Limitations and drawbacks on the use of deeds of variation

Perhaps the last resort in Inheritance Tax planning is the deed of variation. Deeds of variation are an essential tool where a family finds that the terms of the deceased’s Will (or intestacy) have an undesired effect. Where all affected beneficiaries are in agreement, it is possible to vary the Will in order to create a better result.

For up to date information on this subject see our Inheritance Tax Guide - Deeds of Variation

There are a few conditions to be met and formalities to be observed but, basically, the family (or other beneficiaries) simply need to record the desired variations in writing within two years of the deceased’s death.

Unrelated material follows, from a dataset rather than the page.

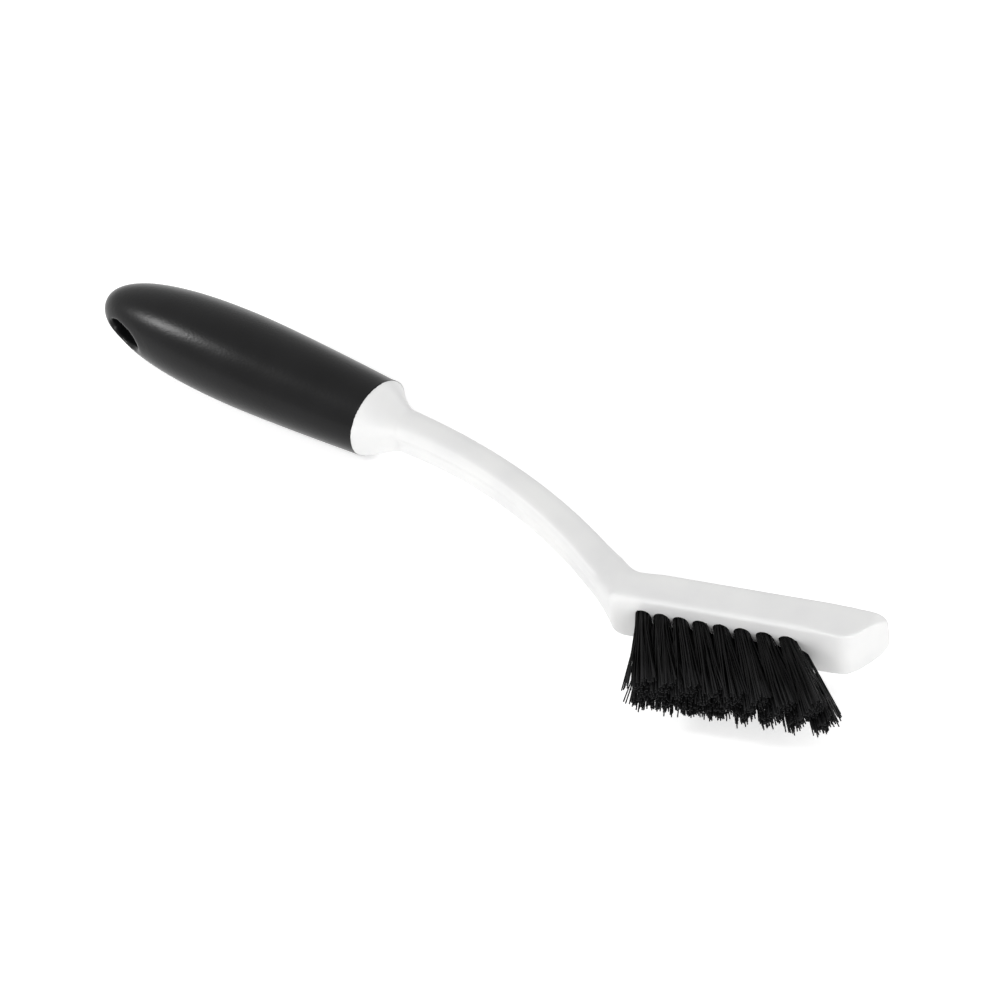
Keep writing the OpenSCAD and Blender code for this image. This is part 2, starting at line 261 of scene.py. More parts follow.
@dataclass(frozen=True)
class MouldedRubber:
    """Black thermoplastic rubber, overmoulded in a spark-eroded tool.

    It gives the eye a soft charcoal black. Its eroded grain spreads each highlight into a
    satin glow, and faint clouds make it a little duller here and glossier there.
    """

    tones: tuple[str, str] = ("#0a0a0b", "#0f0f10")
    tone_span: tuple[float, float] = (0.35, 0.65)
    cloud_mm: float = 11.0
    # The eroded grain is about 0.1 mm across. It is drawn at 0.8 mm, coarse enough to show.
    grain_mm: float = 0.8
    grain_depth_mm: float = 0.03
    roughness: float = 0.29
    roughness_play: float = 0.05
    ior: float = 1.5
    gloss: float = 0.19

    def material(self) -> bpy.types.Material:
        """Build the material."""
        material, tree = blank_material("black_thermoplastic_rubber")
        place = add_node(tree, "ShaderNodeTexCoord").outputs["Object"]
        cloud = add_node(
            tree,
            "ShaderNodeTexNoise",
            {"Scale": 1 / (self.cloud_mm * MM), "Detail": 4.0},
            {"Vector": place},
        )
        grain = add_node(
            tree,
            "ShaderNodeTexNoise",
            {"Scale": 1 / (self.grain_mm * MM), "Detail": 3.0},
            {"Vector": place},
        )
        skin = add_node(
            tree,
            "ShaderNodeBump",
            {"Strength": 1.0, "Distance": self.grain_depth_mm * MM},
            {"Height": grain.outputs["Fac"]},
        )
        colour = blend_tones(tree, cloud.outputs["Fac"], self.tones, self.tone_span)
        gloss = add_node(
            tree,
            "ShaderNodeMapRange",
            {
                "To Min": self.roughness - self.roughness_play,
                "To Max": self.roughness + self.roughness_play,
            },
            {"Value": cloud.outputs["Fac"]},
        )
        shader = add_node(
            tree,
            "ShaderNodeBsdfPrincipled",
            {"IOR": self.ior, "Specular IOR Level": self.gloss},
            {
                "Base Color": colour,
                "Roughness": gloss.outputs["Result"],
                "Normal": skin.outputs["Normal"],
            },
        )
        add_node(tree, "ShaderNodeOutputMaterial", links={"Surface": shader.outputs["BSDF"]})
        return material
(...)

However, whilst a great deal of IHT planning can be put in place through a deed of variation, it is unwise to assume that it is a ‘cure for all ills’: as the mechanism does have a few critical limitations!

Variations made under a deed of variation effectively rewrite history and are treated as if they had been made by the deceased – but only for IHT!

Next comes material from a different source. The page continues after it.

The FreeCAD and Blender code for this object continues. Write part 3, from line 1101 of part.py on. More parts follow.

For Capital Gains Tax and Income Tax purposes, the original beneficiary (under the deceased’s Will or under the laws of intestacy) is regarded as having made a transfer to the new beneficiary, or to any trust which receives property under the deed of variation.

This could result in the creation of a settlor-interested trust or may invoke the settlements legislation where the new beneficiary is a minor child of the original beneficiary. In either case, there is a significant risk of tax charges falling on the original beneficiary.

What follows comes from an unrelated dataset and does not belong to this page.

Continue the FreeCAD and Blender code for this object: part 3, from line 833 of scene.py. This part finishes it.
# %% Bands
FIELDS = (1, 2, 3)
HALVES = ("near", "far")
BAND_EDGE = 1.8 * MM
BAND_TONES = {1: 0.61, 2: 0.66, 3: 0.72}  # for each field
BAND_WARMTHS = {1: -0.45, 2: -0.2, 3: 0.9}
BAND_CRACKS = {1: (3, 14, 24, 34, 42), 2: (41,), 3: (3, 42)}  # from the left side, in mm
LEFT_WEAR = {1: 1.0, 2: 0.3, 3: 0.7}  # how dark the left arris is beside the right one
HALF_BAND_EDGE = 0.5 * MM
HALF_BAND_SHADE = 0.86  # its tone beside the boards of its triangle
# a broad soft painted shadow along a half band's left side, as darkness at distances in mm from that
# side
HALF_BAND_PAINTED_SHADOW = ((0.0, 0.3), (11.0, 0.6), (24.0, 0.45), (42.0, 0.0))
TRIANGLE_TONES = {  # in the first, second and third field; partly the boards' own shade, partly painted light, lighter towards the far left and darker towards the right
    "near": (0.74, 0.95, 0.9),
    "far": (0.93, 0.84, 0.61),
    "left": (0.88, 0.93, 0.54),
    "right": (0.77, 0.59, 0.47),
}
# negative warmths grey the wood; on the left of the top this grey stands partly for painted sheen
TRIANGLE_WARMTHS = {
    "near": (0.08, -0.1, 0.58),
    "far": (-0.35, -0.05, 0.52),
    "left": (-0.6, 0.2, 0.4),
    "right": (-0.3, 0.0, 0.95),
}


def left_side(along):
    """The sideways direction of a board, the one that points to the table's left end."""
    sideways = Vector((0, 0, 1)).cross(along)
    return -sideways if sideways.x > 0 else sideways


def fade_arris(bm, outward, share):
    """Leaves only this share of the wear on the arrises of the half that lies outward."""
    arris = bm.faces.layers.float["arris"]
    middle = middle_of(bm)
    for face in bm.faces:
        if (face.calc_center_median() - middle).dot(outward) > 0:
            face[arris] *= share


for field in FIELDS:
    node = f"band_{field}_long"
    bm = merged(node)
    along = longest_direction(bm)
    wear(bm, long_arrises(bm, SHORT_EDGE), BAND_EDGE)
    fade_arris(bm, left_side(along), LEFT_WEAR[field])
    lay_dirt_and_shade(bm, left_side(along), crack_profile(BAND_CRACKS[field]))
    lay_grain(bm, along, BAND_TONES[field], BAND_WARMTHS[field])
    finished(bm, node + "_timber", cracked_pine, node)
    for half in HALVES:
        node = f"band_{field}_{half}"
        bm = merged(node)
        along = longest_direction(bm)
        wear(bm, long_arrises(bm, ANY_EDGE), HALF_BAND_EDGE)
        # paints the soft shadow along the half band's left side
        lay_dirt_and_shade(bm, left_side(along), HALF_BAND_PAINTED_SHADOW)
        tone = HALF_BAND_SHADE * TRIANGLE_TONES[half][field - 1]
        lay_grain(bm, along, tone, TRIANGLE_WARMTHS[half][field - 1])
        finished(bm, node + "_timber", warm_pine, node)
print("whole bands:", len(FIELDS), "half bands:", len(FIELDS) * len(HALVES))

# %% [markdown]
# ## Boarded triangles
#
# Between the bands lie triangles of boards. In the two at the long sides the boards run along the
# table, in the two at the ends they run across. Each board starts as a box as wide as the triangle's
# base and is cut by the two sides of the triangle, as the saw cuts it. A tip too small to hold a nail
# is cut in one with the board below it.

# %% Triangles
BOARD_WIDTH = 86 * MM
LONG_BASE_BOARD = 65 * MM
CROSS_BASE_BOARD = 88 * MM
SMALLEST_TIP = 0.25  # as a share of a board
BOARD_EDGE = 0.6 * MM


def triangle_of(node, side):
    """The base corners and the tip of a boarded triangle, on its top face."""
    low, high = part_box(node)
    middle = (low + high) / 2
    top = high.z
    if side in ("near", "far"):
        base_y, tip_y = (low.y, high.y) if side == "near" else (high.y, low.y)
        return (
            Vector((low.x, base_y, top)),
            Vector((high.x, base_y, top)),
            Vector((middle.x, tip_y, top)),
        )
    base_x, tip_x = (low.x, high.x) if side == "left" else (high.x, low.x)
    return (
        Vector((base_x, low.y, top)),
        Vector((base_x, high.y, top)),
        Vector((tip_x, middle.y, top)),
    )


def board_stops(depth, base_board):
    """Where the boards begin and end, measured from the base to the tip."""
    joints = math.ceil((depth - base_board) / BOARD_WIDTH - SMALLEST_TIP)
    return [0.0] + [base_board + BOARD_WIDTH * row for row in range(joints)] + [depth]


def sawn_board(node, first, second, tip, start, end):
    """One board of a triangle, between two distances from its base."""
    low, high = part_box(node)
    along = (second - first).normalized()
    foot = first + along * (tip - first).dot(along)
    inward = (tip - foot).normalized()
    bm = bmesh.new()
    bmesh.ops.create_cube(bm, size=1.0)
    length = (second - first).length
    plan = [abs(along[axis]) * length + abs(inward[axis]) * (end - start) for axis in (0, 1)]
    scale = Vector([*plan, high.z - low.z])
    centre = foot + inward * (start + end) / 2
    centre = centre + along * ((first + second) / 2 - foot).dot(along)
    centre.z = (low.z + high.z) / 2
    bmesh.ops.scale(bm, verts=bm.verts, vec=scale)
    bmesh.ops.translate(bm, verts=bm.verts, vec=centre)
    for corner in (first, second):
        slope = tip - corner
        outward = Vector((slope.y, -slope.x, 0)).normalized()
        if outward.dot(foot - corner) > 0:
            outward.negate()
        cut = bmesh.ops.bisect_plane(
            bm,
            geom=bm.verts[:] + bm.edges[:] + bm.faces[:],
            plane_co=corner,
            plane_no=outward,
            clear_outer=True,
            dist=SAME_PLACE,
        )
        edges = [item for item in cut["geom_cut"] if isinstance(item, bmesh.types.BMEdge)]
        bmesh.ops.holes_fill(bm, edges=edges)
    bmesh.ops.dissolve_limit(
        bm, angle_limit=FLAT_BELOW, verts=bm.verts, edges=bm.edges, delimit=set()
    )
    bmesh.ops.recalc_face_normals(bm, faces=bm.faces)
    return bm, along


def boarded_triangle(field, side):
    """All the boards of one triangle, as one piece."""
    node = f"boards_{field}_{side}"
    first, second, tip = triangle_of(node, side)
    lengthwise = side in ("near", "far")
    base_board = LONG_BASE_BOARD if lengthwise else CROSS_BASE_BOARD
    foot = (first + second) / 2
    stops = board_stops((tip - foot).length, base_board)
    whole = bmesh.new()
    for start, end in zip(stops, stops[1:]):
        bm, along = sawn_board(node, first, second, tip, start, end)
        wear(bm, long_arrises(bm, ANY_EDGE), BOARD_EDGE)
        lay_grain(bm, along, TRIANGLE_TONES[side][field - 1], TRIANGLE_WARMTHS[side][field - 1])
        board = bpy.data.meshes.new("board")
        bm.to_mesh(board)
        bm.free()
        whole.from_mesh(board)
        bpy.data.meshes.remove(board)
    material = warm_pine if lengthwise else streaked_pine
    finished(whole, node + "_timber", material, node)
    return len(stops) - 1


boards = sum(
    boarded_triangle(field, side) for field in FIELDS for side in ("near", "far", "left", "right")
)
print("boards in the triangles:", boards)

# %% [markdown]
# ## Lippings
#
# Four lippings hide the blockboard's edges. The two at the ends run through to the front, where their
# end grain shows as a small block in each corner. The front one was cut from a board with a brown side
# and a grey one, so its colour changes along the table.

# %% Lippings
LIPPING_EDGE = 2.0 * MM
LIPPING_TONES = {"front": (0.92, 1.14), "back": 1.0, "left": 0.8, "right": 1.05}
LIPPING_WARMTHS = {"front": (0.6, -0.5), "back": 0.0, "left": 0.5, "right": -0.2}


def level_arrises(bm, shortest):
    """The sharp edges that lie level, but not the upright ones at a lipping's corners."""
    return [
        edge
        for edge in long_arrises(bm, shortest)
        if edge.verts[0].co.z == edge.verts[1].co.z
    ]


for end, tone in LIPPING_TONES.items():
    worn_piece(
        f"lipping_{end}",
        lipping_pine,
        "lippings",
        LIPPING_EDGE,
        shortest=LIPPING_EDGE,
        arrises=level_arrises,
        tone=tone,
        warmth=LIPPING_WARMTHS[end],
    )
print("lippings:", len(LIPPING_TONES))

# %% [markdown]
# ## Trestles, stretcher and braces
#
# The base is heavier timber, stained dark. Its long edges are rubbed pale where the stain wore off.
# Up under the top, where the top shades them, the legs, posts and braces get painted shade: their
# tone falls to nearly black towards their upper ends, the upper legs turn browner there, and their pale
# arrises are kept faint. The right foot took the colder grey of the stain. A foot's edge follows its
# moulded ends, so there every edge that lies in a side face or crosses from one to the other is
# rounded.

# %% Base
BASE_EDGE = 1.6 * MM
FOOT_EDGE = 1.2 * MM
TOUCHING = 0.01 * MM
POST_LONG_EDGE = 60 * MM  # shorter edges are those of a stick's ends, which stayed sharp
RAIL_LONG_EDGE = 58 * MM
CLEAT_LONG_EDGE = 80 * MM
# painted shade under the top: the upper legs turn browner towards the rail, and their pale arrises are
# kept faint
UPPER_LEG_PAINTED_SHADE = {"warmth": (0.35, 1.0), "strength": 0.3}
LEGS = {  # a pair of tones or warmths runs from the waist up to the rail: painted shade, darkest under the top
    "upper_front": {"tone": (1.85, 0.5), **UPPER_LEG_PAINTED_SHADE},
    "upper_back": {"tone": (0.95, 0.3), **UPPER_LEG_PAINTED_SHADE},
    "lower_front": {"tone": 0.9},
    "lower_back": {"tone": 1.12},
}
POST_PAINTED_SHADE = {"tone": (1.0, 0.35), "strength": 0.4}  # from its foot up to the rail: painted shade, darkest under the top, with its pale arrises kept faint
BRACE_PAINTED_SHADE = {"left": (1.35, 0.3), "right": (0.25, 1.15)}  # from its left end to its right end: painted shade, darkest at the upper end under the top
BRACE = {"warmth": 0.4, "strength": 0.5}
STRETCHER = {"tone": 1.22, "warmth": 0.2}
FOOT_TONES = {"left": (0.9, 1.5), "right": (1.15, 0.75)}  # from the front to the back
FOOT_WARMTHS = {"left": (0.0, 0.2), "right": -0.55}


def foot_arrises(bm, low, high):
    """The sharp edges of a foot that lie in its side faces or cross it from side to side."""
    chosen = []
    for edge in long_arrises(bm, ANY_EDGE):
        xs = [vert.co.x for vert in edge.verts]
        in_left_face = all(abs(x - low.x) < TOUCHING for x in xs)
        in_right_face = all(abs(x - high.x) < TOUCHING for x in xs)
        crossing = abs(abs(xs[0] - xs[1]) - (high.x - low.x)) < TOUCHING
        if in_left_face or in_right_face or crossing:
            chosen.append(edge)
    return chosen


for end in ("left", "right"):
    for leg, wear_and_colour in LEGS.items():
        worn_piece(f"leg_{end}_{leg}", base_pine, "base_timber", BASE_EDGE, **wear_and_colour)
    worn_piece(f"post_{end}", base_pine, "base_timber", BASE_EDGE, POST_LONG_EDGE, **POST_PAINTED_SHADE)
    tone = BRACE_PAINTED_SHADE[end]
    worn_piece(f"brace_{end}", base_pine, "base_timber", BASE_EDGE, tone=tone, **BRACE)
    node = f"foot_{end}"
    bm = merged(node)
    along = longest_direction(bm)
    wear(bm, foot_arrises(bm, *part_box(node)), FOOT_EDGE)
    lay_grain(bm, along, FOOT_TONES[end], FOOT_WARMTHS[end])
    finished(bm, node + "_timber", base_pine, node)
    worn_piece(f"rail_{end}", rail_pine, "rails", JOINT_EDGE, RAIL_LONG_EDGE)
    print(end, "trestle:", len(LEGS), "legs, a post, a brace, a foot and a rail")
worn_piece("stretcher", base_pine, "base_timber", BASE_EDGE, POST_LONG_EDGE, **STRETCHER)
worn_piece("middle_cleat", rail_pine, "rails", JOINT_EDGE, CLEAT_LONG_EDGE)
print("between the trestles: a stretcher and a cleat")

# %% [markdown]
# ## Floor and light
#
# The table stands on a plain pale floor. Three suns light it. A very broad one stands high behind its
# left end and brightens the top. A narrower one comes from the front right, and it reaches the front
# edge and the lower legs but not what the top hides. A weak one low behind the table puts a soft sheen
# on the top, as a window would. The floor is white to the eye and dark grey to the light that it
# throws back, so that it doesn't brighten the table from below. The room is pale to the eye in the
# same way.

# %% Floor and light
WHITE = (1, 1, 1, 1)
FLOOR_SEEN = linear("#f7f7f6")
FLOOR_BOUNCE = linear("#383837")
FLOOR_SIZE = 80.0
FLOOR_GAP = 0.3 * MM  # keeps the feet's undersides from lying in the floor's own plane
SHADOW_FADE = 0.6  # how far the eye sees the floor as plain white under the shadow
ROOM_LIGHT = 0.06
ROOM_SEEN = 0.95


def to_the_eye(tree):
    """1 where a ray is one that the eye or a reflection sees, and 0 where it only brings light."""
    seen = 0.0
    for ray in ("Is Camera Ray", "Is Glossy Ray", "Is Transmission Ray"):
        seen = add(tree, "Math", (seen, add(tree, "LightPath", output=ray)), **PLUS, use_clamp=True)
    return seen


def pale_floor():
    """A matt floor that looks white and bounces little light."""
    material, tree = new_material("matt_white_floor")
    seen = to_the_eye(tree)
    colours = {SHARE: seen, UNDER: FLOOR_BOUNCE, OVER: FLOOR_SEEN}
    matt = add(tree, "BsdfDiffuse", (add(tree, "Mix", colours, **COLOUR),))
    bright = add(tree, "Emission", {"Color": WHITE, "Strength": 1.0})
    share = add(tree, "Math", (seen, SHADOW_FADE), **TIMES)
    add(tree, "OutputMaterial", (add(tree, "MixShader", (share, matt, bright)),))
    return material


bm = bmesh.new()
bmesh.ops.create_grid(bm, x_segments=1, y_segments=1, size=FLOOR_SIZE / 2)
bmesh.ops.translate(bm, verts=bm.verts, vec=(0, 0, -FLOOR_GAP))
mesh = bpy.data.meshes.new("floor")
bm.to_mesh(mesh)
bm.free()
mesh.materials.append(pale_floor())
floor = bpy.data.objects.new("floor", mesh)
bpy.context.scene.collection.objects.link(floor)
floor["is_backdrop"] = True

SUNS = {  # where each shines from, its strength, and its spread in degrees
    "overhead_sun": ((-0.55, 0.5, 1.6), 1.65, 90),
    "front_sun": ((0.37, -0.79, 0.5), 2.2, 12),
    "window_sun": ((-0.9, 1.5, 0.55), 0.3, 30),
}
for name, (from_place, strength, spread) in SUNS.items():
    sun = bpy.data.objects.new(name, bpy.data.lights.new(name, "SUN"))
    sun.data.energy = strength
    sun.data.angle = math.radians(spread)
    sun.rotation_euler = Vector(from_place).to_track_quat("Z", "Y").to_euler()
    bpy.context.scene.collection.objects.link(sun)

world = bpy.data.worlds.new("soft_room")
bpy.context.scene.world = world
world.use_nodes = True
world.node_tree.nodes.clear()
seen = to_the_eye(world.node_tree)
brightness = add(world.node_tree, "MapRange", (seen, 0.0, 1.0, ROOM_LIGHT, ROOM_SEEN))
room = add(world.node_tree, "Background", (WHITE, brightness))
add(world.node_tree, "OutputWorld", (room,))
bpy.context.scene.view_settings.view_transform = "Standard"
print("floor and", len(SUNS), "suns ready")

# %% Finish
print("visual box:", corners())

As explained in the accompanying article, it appears that a deed of variation cannot be used to increase the level of charitable legacies made by the deceased in order to benefit from the reduced rate of IHT applying where 10% or more of the ‘net estate’ is left to charity.

Furthermore, in a recent case, it was held that a deed of variation which put a charitable legacy in place was invalid in any case.

Lastly, a deed of variation requires all affected beneficiaries to agree, so there is always the risk that someone could be ‘awkward’ and stand in the way of what is best for the family as a whole.

In short, whilst deeds of variation can be extremely useful, it generally makes far more sense to sort out your IHT planning yourself while you still can!